One of the best parts of this internship is learning about the different government agencies my EFTA peers are partnered with. This week the Oregon interns united at Lewis and Clark National Historical Park. The interns from Newport, Sherwood, and Astoria set camp up along the beach and shared jokes and stories around the fire. We watched the last embers burn out right around midnight. Covered with the smell of burning wood, I tucked myself into my sleeping bag. The next morning I woke up to the songs of various birds. We disassembled our camp and prepared for a day of work with the National Park Service.

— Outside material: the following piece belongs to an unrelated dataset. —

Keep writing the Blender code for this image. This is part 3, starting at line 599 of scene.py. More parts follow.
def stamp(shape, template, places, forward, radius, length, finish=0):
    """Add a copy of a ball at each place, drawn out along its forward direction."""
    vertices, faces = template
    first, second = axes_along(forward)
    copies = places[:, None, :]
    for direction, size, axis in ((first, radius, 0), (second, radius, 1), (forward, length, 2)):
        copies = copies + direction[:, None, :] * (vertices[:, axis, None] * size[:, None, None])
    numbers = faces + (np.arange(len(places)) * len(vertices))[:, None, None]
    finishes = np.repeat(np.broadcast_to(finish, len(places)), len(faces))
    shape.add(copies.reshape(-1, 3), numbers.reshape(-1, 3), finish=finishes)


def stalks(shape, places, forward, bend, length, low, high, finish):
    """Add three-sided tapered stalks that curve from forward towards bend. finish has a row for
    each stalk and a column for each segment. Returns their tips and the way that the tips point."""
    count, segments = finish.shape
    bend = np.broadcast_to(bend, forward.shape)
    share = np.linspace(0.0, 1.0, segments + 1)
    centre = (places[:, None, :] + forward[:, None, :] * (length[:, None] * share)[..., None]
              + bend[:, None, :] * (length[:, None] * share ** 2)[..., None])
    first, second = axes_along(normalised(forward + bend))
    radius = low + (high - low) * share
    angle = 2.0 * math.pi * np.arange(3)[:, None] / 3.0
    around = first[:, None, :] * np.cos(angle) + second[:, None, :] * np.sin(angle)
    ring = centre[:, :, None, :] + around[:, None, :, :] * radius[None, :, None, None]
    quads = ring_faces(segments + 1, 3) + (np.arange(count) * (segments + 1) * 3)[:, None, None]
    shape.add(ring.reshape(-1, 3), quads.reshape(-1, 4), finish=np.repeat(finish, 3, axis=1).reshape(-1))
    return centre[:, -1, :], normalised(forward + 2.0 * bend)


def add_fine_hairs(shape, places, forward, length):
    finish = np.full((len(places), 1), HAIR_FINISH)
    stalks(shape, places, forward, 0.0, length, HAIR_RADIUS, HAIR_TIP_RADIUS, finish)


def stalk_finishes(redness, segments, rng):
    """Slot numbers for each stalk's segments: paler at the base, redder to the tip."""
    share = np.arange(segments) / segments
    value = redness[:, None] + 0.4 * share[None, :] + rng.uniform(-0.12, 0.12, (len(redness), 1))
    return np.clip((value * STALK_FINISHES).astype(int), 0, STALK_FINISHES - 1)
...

Armed with clippers and hori horis we trekked through the forest in search of English ivy, holly, and hairy cat’s ear. That was our mission, but in reality we spent most of our time just hiking and picking salal berries, thimbleberries, and huckleberries. They were delicious!
Field work was only half of the day. The other half we spent at the Survival Camp Sal, the Latino Heritage Intern at Lewis and Clark National Historical Park, was working at. There I learned to tie a few different knots and how to use a compass.
We of course did not leave the park without visiting Fort Clatsop, Scott Tucker, the NPS employee who made this trip possible, made sure of it. In addition to learning about the history of the fort, we also received an impromptu talk about hide tanning as a person in costume scraped away at a piece of hide in the background.